*Do this*.
Using the listing below, copy exactly the lines from the one containing "Model this object" to the one containing "small_hole_r = 3.4; // [2:0.1:6]", both lines included, and no others.

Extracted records
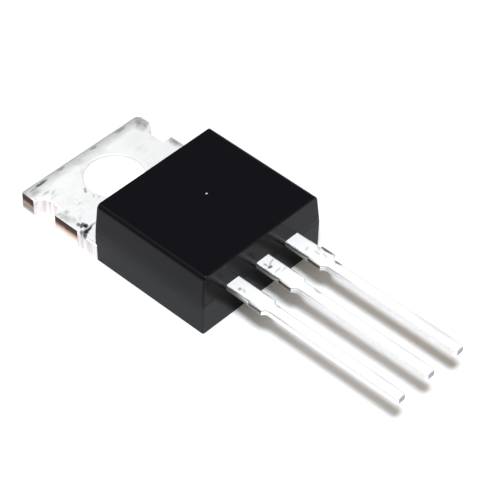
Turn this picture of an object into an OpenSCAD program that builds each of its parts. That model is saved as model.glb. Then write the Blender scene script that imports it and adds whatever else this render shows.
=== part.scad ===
// Power transistor in a TO-220 case, lying on its back, in millimetres.
// The origin is on the axis of the mounting hole, in the plane of the bare back face.
// X runs across the width, the leads point along -Y, the mounting tab along +Y, and Z is up.

/* [Case] */
// Width of the body at its parting plane, and of the tab across its cut tie bars
case_w = 10.15; // [9.6:0.05:10.6]

/* [Mounting tab] */
// Thickness of the tab and of the header under the body
tab_t = 1.3; // [1.0:0.05:1.5]
// Mounting hole
hole_d = 3.84; // [3.5:0.02:4.2]
// From the hole's axis to the far end of the tab
hole_to_end = 3.08; // [2.7:0.02:3.4]
// Round of the two end corners, seen from above
tab_corner = 0.32; // [0.1:0.02:0.6]
// Rolled top edge along the end of the tab
end_roll = 0.28; // [0.1:0.02:0.5]
// Rolled top edge along the sides of the tab
side_roll = 0.14; // [0.05:0.01:0.3]
// Depth of the side notches, which is also the radius of their round end
notch_depth = 0.8; // [0.3:0.05:1.2]
// From the hole's axis to the centre of a notch's round end
notch_centre = 1.15; // [0.6:0.05:1.3]
// From that centre to the square end of the notch
notch_len = 1.12; // [0.6:0.02:1.6]
// How far the sheared tie bars stand out of the sides
tie_out = 0.06; // [0.02:0.01:0.15]
// Length of the sheared tie bar between the notch and the body
tie_len = 2.0; // [1.2:0.05:2.4]
// Length of the sheared tie bar at the end of the tab
end_tie_len = 0.78; // [0.5:0.02:0.9]
// From the body to the groove across the tab
groove_gap = 1.25; // [0.8:0.05:1.5]
// Width of that groove
groove_w = 0.2; // [0.1:0.02:0.3]
// Depth of that groove
groove_depth = 0.07; // [0.03:0.01:0.15]

/* [Moulded body] */
// Length at the parting plane
body_l = 9.1; // [8.8:0.05:9.8]
// Height of the top over the back face
body_h = 4.5; // [4.2:0.05:4.8]
// From the hole's axis to the wall of the body over the tab
hole_to_body = 3.52; // [3.3:0.02:4.2]
// How far each long side leans in at the top
side_lean = 0.22; // [0.1:0.01:0.4]
// How far the lead end leans in at the top
front_lean = 0.11; // [0.05:0.01:0.3]
// How far the tab end leans in at the top
back_lean = 0.08; // [0.05:0.01:0.3]
// How far the sides lean in again at the back face
foot_lean = 0.03; // [0.03:0.01:0.2]
// Step under the wall on the tab, at the level of the tab's top
back_step = 0.14; // [0.08:0.01:0.3]
// Round along the two long top edges
edge_round = 0.36; // [0.1:0.02:0.5]

/* [Leads] */
// Underside of the leads over the back face, which is also the parting plane
lead_z = 2.28; // [2.2:0.02:2.6]
// Thickness of the leads
lead_t = 0.45; // [0.38:0.01:0.6]
// Spacing of the leads
lead_spacing = 2.54; // [2.4:0.02:2.6]
// Length outside the body
lead_l = 13; // [12.5:0.1:14.3]
// Width of the long thin part
lead_w = 0.8; // [0.6:0.02:1.0]
// Width of the part next to the body
root_w = 1.18; // [1.0:0.02:1.5]
// From the body to the sheared dam bar
root_l = 1.8; // [1.2:0.05:2.2]
// Width across the sheared dam bar
dam_w = 1.28; // [1.1:0.02:1.6]
// Length of the sheared dam bar along the lead
dam_len = 1; // [0.5:0.05:1.3]
// Length of the slope from there to the thin part
dam_slope = 0.24; // [0.1:0.02:0.5]
// Chamfer of the sheared tip
tip_chamfer = 0.14; // [0.05:0.01:0.3]

/* [Header inside the body] */
// Moulding on each side of the bare back of the header
header_side = 1.0; // [0.8:0.05:1.3]
// How far the upper half of its edge reaches out, to lock the moulding
lock_step = 0.3; // [0.15:0.05:0.4]
// Moulding between the end of the header and the lead end of the body
header_end = 1.75; // [1.5:0.05:2.2]
// Width of the middle lead where it steps down to the header
neck_w = 1.7; // [1.4:0.1:2.0]
// Level run of each lead inside the body
inner_run = 0.7; // [0.5:0.05:0.8]

/* [Bond posts] */
// How far a post reaches beyond the outer side of its lead
post_side = 0.42; // [0.2:0.02:0.6]
// Length of a post
post_l = 1.5; // [1.2:0.05:1.8]
// Clear gap between a post and the middle lead
post_gap = 0.4; // [0.25:0.05:0.5]
// Corner chamfer of a post
post_chamfer = 0.25; // [0.1:0.05:0.4]

/* [Die and wires] */
// Side of the square silicon die
die_side = 2.9; // [2.2:0.1:3.4]
// Thickness of the die
die_t = 0.26; // [0.2:0.02:0.4]
// Thickness of the solder under it
solder_t = 0.06; // [0.04:0.01:0.1]
// How far the solder shows round the die
solder_rim = 0.12; // [0.05:0.01:0.3]
// From the end of the header at the leads to the die's centre
die_at = 3.3; // [2.8:0.1:3.8]
// Base wire
base_wire_d = 0.2; // [0.15:0.01:0.25]
// Emitter wire
emitter_wire_d = 0.36; // [0.25:0.01:0.4]
// Height of a wire's arch over the straight line between its feet
wire_arch = 0.85; // [0.5:0.05:1.1]

/* [Hidden] */
$fn = 48;
eps = 0.01;
over = 1;
arc_steps = 6;

// Places along Y
body_back = -hole_to_body;
body_front = body_back - body_l;
low_back = body_back - back_step;
header_front = body_front + header_end;
die_y = header_front + die_at;
// Places along Z
lead_top = lead_z + lead_t;
die_base = tab_t + solder_t;
die_top = die_base + die_t;
// Lean of the long sides in degrees
lean_angle = atan(side_lean / (body_h - lead_z));
// Width of the bare back of the header
header_w = case_w - 2 * header_side;
// Inner and outer edge of a bond post from the middle line
post_in = neck_w / 2 + post_gap;
post_out = lead_spacing + root_w / 2 + post_side;
post_middle = (post_in + post_out) / 2;
post_front = body_front + inner_run;

// Colours
tin = [0.86, 0.86, 0.85];
epoxy = [0.10, 0.10, 0.12];

// Points of a quarter-like arc, from one angle to another
function arc(cx, cy, r, from, to) =
    [for (i = [0:arc_steps]) let (t = from + (to - from) * i / arc_steps) [cx + r * cos(t), cy + r * sin(t)]];
function mirrored(points) = [for (i = [len(points) - 1:-1:0]) [-points[i][0], points[i][1]]];

// A profile drawn in Y and Z, extruded across the whole width
module across(width) {
    rotate([90, 0, 90]) linear_extrude(width, center = true) children();
}

// A profile drawn in X and Z, extruded along Y from one place to another
module along(from, to) {
    translate([0, to, 0]) rotate([90, 0, 0]) linear_extrude(to - from) children();
}

// Plan of the tab outside the body: end corners, tie bars and side notches
module tab_plan() {
    side = case_w / 2 - tie_out;
    tie_end = notch_centre - notch_len;
    difference() {
        union() {
            translate([-side, low_back]) square([2 * side, hole_to_end - low_back - tab_corner]);
            translate([-side + tab_corner, low_back]) square([2 * (side - tab_corner), hole_to_end - low_back]);
            for (s = [-1, 1]) translate([s * (side - tab_corner), hole_to_end - tab_corner]) circle(tab_corner);
            translate([-case_w / 2, tie_end - tie_len]) square([case_w, tie_len]);
            translate([-case_w / 2, hole_to_end - tab_corner - end_tie_len]) square([case_w, end_tie_len]);
        }
        for (s = [-1, 1]) {
            translate([s * case_w / 2, notch_centre]) circle(notch_depth);
            translate([s * case_w / 2 - notch_depth, tie_end]) square([2 * notch_depth, notch_len]);
        }
    }
}

// Side view of the tab: a rolled end edge and the groove in front of the body
module tab_side_view() {
    groove = body_back + groove_gap;
    polygon(concat(
        [[low_back, 0], [hole_to_end, 0]],
        arc(hole_to_end - end_roll, tab_t - end_roll, end_roll, 0, 90),
        [[groove + groove_w, tab_t], [groove + groove_w / 2, tab_t - groove_depth], [groove, tab_t],
         [low_back, tab_t]]));
}

// End view of the tab: rolled top edges along both sides
module tab_end_view() {
    corner = arc(case_w / 2 - side_roll, tab_t - side_roll, side_roll, 0, 90);
    polygon(concat([[case_w / 2, 0]], corner, mirrored(corner), [[-case_w / 2, 0]]));
}

module tab() {
    difference() {
        intersection() {
            linear_extrude(tab_t) tab_plan();
            across(case_w + over) tab_side_view();
            along(low_back, hole_to_end + over) tab_end_view();
        }
        translate([0, 0, -over]) cylinder(d = hole_d, h = tab_t + 2 * over);
    }
}

// Header under the body: the lower half is narrower, so the moulding grips the edge
module header() {
    half = header_w / 2;
    along(header_front, low_back + eps)
        polygon([[-half, 0], [half, 0], [half, tab_t / 2], [half + lock_step, tab_t / 2 + lock_step / 2],
                 [half + lock_step, tab_t], [-half - lock_step, tab_t],
                 [-half - lock_step, tab_t / 2 + lock_step / 2], [-half, tab_t / 2]]);
}

// Plan of one lead outside the body, round its own middle line, from its inner end to its tip
module lead_plan(inside) {
    half = [for (p = [[root_w, -inside], [root_w, root_l - 0.04], [dam_w, root_l], [dam_w, root_l + dam_len],
                      [lead_w, root_l + dam_len + dam_slope],
                      [lead_w, lead_l - tip_chamfer], [lead_w - 2 * tip_chamfer, lead_l]])
                [p[0] / 2, body_front - p[1]]];
    polygon(concat(half, mirrored(half)));
}

module lead(inside) {
    translate([0, 0, lead_z]) linear_extrude(lead_t) lead_plan(inside);
}

// Where the middle lead steps down inside the body and runs into the header
module lead_step() {
    across(neck_w) polygon([
        [body_front + inner_run - 0.3, lead_z], [post_front, lead_z],
        [header_front, tab_t - lead_t], [header_front + 1, tab_t - lead_t], [header_front + 1, tab_t],
        [header_front + lead_t * 0.6, tab_t], [post_front + lead_t * 0.6, lead_top],
        [body_front + inner_run - 0.3, lead_top]]);
}

module collector_frame() {
    color(tin) {
        tab();
        header();
        lead(inner_run);
        lead_step();
    }
}

// Bond post of an outer lead, a flat flag beside the middle lead
module post_plan() {
    polygon([[post_in, post_front], [post_out, post_front], [post_out, post_front + post_l - post_chamfer],
             [post_out - post_chamfer, post_front + post_l], [post_in + post_chamfer, post_front + post_l],
             [post_in, post_front + post_l - post_chamfer]]);
}

module outer_lead(side) {
    color(tin) {
        translate([side * lead_spacing, 0, 0]) lead(inner_run + eps);
        translate([0, 0, lead_z]) linear_extrude(lead_t) mirror([side < 0 ? 1 : 0, 0]) post_plan();
    }
}

module base_lead() outer_lead(-1);
module emitter_lead() outer_lead(1);

module die_solder() {
    side = die_side + 2 * solder_rim;
    color([0.62, 0.62, 0.64]) translate([-side / 2, die_y - side / 2, tab_t]) cube([side, side, solder_t]);
}

module silicon_die() {
    color([0.30, 0.31, 0.36])
        translate([-die_side / 2, die_y - die_side / 2, die_base]) cube([die_side, die_side, die_t]);
}

// Flat-bottomed foot of a wedge bond, lying along X with its middle at the origin
module bond_foot(d) {
    foot_l = 2.6 * d;
    intersection() {
        translate([-foot_l / 2, 0, 0.1 * d]) rotate([0, 90, 0]) cylinder(d = 1.3 * d, h = foot_l);
        translate([-foot_l, -d, 0]) cube([2 * foot_l, 2 * d, d]);
    }
}

// One bond wire: two feet and a round arch between them, in the upright plane through both ends
module wire(from, to, d) {
    run = norm([to[0] - from[0], to[1] - from[1]]);
    rise = to[2] - from[2];
    heading = atan2(to[1] - from[1], to[0] - from[0]);
    chord = norm([run, rise]);
    r = (chord * chord / 4 + wire_arch * wire_arch) / (2 * wire_arch);
    drop = r - wire_arch;
    tilt = atan2(rise, run);
    cx = run / 2 + drop * sin(tilt);
    cy = rise / 2 - drop * cos(tilt);
    first = atan2(-cy, -cx);
    last = atan2(rise - cy, run - cx);
    color([0.80, 0.80, 0.82]) {
        translate(from) rotate([0, 0, heading]) bond_foot(d);
        translate(to) rotate([0, 0, heading]) bond_foot(d);
        translate([from[0], from[1], from[2] + 0.3 * d]) rotate([90, 0, heading])
            translate([cx, cy, 0]) rotate([0, 0, last])
                rotate_extrude(angle = first - last) translate([r, 0]) circle(d = d);
    }
}

module base_wire()
    wire([-die_side * 0.27, die_y - die_side * 0.25, die_top],
         [-post_middle, post_front + post_l / 2, lead_top], base_wire_d);

module emitter_wire()
    wire([die_side * 0.2, die_y, die_top],
         [post_middle, post_front + post_l / 2, lead_top], emitter_wire_d);

// Outer form of the moulding: a cross section and a side view, each with its own draft
module body_form() {
    top_x = case_w / 2 - (body_h - edge_round - lead_z) * tan(lean_angle) - edge_round / cos(lean_angle);
    right = concat([[case_w / 2 - foot_lean, 0], [case_w / 2, lead_z]],
                   arc(top_x, body_h - edge_round, edge_round, lean_angle, 90));
    intersection() {
        along(body_front - over, body_back + over) polygon(concat(right, mirrored(right)));
        across(case_w + over) polygon([
            [low_back, 0], [low_back, tab_t], [body_back, tab_t], [body_back - back_lean, body_h],
            [body_front + front_lean, body_h], [body_front, lead_z], [body_front + foot_lean, 0]]);
    }
}

module moulded_body() {
    color(epoxy) difference() {
        body_form();
        header();
        for (s = [-1, 0, 1]) translate([s * lead_spacing, 0, 0]) lead(inner_run + eps);
        lead_step();
        base_lead();
        emitter_lead();
        die_solder();
        silicon_die();
        base_wire();
        emitter_wire();
    }
}

collector_frame();
base_lead();
emitter_lead();
die_solder();
silicon_die();
base_wire();
emitter_wire();
moulded_body();
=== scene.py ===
# %% [markdown]
# # A power transistor in a flat moulded case
#
# A strip of copper is stamped and coined into a frame: a thick tab with a screw hole, which runs on as the
# header under the body, and three thin leads. It is plated with tin, the silicon die is soldered to the
# header, wires are bonded to the two outer leads, and black epoxy is moulded round it all. Last, the bars
# that tied the frame's pieces together are sheared off, which leaves small faces of bare copper.
#
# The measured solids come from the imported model. This script dresses them: it makes finer meshes of what
# shows, gives each a material, and sets the part on a white table under a lamp and a camera.

from math import copysign, cos, hypot, pi, radians, sin, sqrt

import bmesh
import bpy
from mathutils import Matrix, Vector
from mathutils.geometry import tessellate_polygon


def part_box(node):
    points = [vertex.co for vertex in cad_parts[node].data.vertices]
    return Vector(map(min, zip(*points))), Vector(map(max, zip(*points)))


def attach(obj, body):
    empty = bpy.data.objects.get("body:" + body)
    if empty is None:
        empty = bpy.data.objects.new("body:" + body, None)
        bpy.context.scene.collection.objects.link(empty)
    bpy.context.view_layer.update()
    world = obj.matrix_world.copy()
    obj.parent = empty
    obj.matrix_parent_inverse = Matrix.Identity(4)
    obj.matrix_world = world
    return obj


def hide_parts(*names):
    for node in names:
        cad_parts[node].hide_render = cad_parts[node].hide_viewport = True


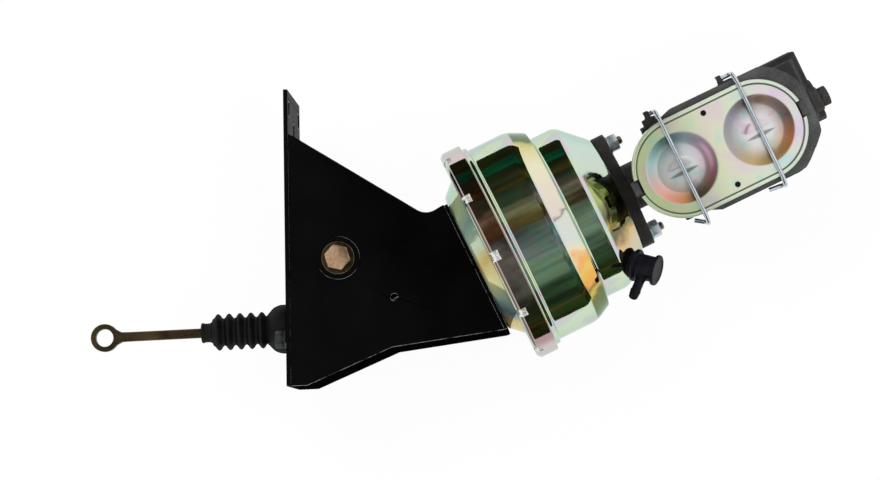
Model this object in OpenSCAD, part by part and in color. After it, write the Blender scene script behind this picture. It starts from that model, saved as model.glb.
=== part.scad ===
// Vacuum brake booster on a bell-crank firewall bracket, with its pedal rod and its
// dual reservoir master cylinder. All sizes are millimetres.
// The origin is the centre of the firewall bolt pattern on the rear face of the
// firewall plate. +X points away from the firewall, +Y up along it, and +Z to the side
// that the reservoir lid faces.

/* [Bracket] */
// Thickness of the firewall plate
firewall_t = 4; // [3:0.1:6]
// Thickness of the bracket's other steel plates
plate_t = 3.2; // [2.6:0.1:5]
// Height of the firewall plate
firewall_h = 263; // [258:0.5:290]
// Width of the bracket over its two side plates
bracket_w = 108; // [100:1:124]
// Height between the upper and the lower firewall slots
slot_rise = 232; // [216:1:240]
// Spacing of the firewall slots across the bracket
slot_gauge = 84; // [70:1:88]
// Width of a firewall slot
slot_w = 10.5; // [8:0.5:12]
// End-to-end length of a firewall slot
slot_len = 17; // [13:0.5:20]
// Height of the single middle slot above the centre
middle_slot_y = 101; // [80:1:104]
// Height at which the sides' upper edge leaves the firewall plate
side_top_y = 92.4; // [80:0.1:110]
// Place along the firewall's normal of the valley in the sides' upper edge
valley_x = 125.1; // [118:0.1:132]
// Height of that valley's corner
valley_y = 16.8; // [8:0.1:20]
// Radius that rounds the valley
valley_r = 15; // [5:1:20]
// First fold of the floor, along the firewall's normal
fold_a_x = 18.6; // [12:0.1:30]
// Height of the first fold
fold_a_y = -131.1; // [-132:0.1:-125]
// Second fold of the floor, along the firewall's normal
fold_b_x = 93.4; // [80:0.1:110]
// Height of the second fold
fold_b_y = -99; // [-108:0.1:-98]
// Centre of the small hole in the near side, along the firewall's normal
small_hole_x = 96.2; // [90:0.1:120]
// Height of the small hole
small_hole_y = -55.2; // [-70:0.1:-40]
// Radius of the small hole
small_hole_r = 3.4; // [2:0.1:6]

/* [Booster seat] */
// Centre of the booster plate's front face, along the firewall's normal
seat_x = 166.8; // [160:0.1:172]
// Height of that centre
seat_y = -22.6; // [-28:0.1:-20]
// Angle of the booster's axis above the firewall's normal
seat_angle = 25.04; // [22:0.02:27]
// Turn of the booster about its own axis
booster_roll = 8.3; // [0:0.1:12]
// Length of the booster plate above the booster's axis
seat_up = 53.9; // [53:0.1:60]
// Length of the booster plate below the booster's axis, where the floor meets it
seat_floor = 67.9; // [64:0.1:72]
// Radius of the booster plate's central hole
seat_hole_r = 30; // [27:0.5:34]

/* [Bell crank] */
// Pivot bolt, along the firewall's normal
pivot_x = 47.2; // [44:0.1:52]
// Height of the pivot bolt
pivot_y = -19.6; // [-24:0.1:-16]
// Swing of the bell crank from rest to full stroke, in degrees
swing = 28; // [20:1:30]
// Radius of the pivot bolt's shank
pivot_r = 6.35; // [5:0.05:7]
// Size of the pivot bolt's head across its flats
pivot_af = 20.6; // [17:0.1:22]
// Height of the pivot bolt's head
pivot_head_h = 8; // [6:0.2:10]
// Outer radius of the pivot washers
washer_r = 14.4; // [13:0.1:16]
// Thickness of the pivot washers
washer_t = 2.4; // [1.6:0.1:3]
// Outer radius of the reinforcing rings
ring_r = 19; // [17:0.5:24]
// Thickness of the reinforcing rings
ring_t = 2.4; // [1.5:0.1:4]
// Outer radius of the pivot sleeve
sleeve_r = 9.5; // [8.5:0.1:10.5]
// Wall of a bushing
bushing_t = 1.6; // [1:0.1:2.2]
// Length of a bushing
bushing_len = 22; // [12:1:30]
// Outer radius of the lever's hub
hub_r = 15; // [14:0.5:18]
// Thickness of the lever
lever_t = 8; // [6:0.5:10]
// Radius of the lever around each of its two slots
lobe_r = 10.5; // [9:0.5:11.5]

/* [Rods] */
// Height of the pedal rod where it crosses the firewall plate's rear face
rod_y = -78.1; // [-80:0.1:-75]
// Rise of the pedal rod, in degrees
rod_angle = 1.73; // [0:0.01:3]
// Radius of the pedal rod
rod_r = 4.35; // [4:0.05:5]
// Distance of the eye's centre from the firewall plate
eye_x = 169.5; // [150:0.5:190]
// Outer radius of the eye
eye_r = 12.5; // [12:0.1:15]
// Radius of the eye's hole
eye_hole_r = 8; // [6:0.05:9]
// Thickness of the eye
eye_t = 7; // [5:0.5:8]
// Length of the forged flat behind the eye
flat_len = 34; // [28:1:45]
// Radius of the fork pins
pin_r = 4; // [3:0.1:4.5]
// Thickness of a fork's ear
ear_t = 5; // [4:0.5:6]
// Half height of a fork
fork_h = 8; // [7:0.5:9]
// Depth of a fork from its pin to the bottom of its gap
fork_depth = 17; // [16.5:0.5:19]
// Length of the solid part of a fork
fork_len = 12; // [10:0.5:13]
// Radius of the booster's input rod
input_r = 5; // [4.2:0.1:5.5]
// Size of the jam nuts across their flats
jam_af = 14; // [12:0.5:15]
// Height of the jam nuts
jam_h = 6; // [4:0.5:7]

/* [Boot] */
// Radius of the boot's folds
fold_r = 16.5; // [15:0.1:18]
// Radius of the valleys between the folds
valley_fold_r = 12.2; // [11.8:0.1:13]
// Number of folds
folds = 5; // [3:1:6]
// Distance between two folds
fold_pitch = 9.85; // [8:0.05:11]
// Distance of the last fold's foot from the firewall plate
fold_foot = 21.75; // [20:0.05:26]
// Length of the cuff on the rod
cuff_len = 10.5; // [8:0.5:14]
// Outer radius of the cuff
cuff_r = 9; // [8:0.1:10]
// Outer radius of the boot's flange
boot_flange_r = 22; // [20.5:0.5:22.5]
// Thickness of the boot's flange
boot_flange_t = 6; // [4:0.5:8]
// Thickness of the boot's rubber
boot_t = 1.8; // [1.2:0.1:2]
// Radius of the hole in the firewall plate that the rod passes
boot_hole_r = 18; // [17:0.5:18.5]
// Thickness of the boot retainer
retainer_t = 2.4; // [1.5:0.1:3]
// Distance of the retainer's bolts from the rod's axis, across the bracket
retainer_bolt_z = 29; // [28.5:0.5:32]
// Distance of the retainer's bolts from the rod's axis, up and down
retainer_bolt_y = 11; // [10:0.5:13]
// Radius of the retainer's bolts
retainer_bolt_r = 4; // [3:0.1:5]
// Size of the retainer bolts' heads across their flats
retainer_af = 14; // [12:0.5:15]
// Height of the retainer bolts' heads
retainer_head_h = 8; // [5:0.5:9]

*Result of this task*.
Model this object in OpenSCAD, part by part and in color. After it, write the Blender scene script behind this picture. It starts from that model, saved as model.glb.
=== part.scad ===
// Vacuum brake booster on a bell-crank firewall bracket, with its pedal rod and its
// dual reservoir master cylinder. All sizes are millimetres.
// The origin is the centre of the firewall bolt pattern on the rear face of the
// firewall plate. +X points away from the firewall, +Y up along it, and +Z to the side
// that the reservoir lid faces.

/* [Bracket] */
// Thickness of the firewall plate
firewall_t = 4; // [3:0.1:6]
// Thickness of the bracket's other steel plates
plate_t = 3.2; // [2.6:0.1:5]
// Height of the firewall plate
firewall_h = 263; // [258:0.5:290]
// Width of the bracket over its two side plates
bracket_w = 108; // [100:1:124]
// Height between the upper and the lower firewall slots
slot_rise = 232; // [216:1:240]
// Spacing of the firewall slots across the bracket
slot_gauge = 84; // [70:1:88]
// Width of a firewall slot
slot_w = 10.5; // [8:0.5:12]
// End-to-end length of a firewall slot
slot_len = 17; // [13:0.5:20]
// Height of the single middle slot above the centre
middle_slot_y = 101; // [80:1:104]
// Height at which the sides' upper edge leaves the firewall plate
side_top_y = 92.4; // [80:0.1:110]
// Place along the firewall's normal of the valley in the sides' upper edge
valley_x = 125.1; // [118:0.1:132]
// Height of that valley's corner
valley_y = 16.8; // [8:0.1:20]
// Radius that rounds the valley
valley_r = 15; // [5:1:20]
// First fold of the floor, along the firewall's normal
fold_a_x = 18.6; // [12:0.1:30]
// Height of the first fold
fold_a_y = -131.1; // [-132:0.1:-125]
// Second fold of the floor, along the firewall's normal
fold_b_x = 93.4; // [80:0.1:110]
// Height of the second fold
fold_b_y = -99; // [-108:0.1:-98]
// Centre of the small hole in the near side, along the firewall's normal
small_hole_x = 96.2; // [90:0.1:120]
// Height of the small hole
small_hole_y = -55.2; // [-70:0.1:-40]
// Radius of the small hole
small_hole_r = 3.4; // [2:0.1:6]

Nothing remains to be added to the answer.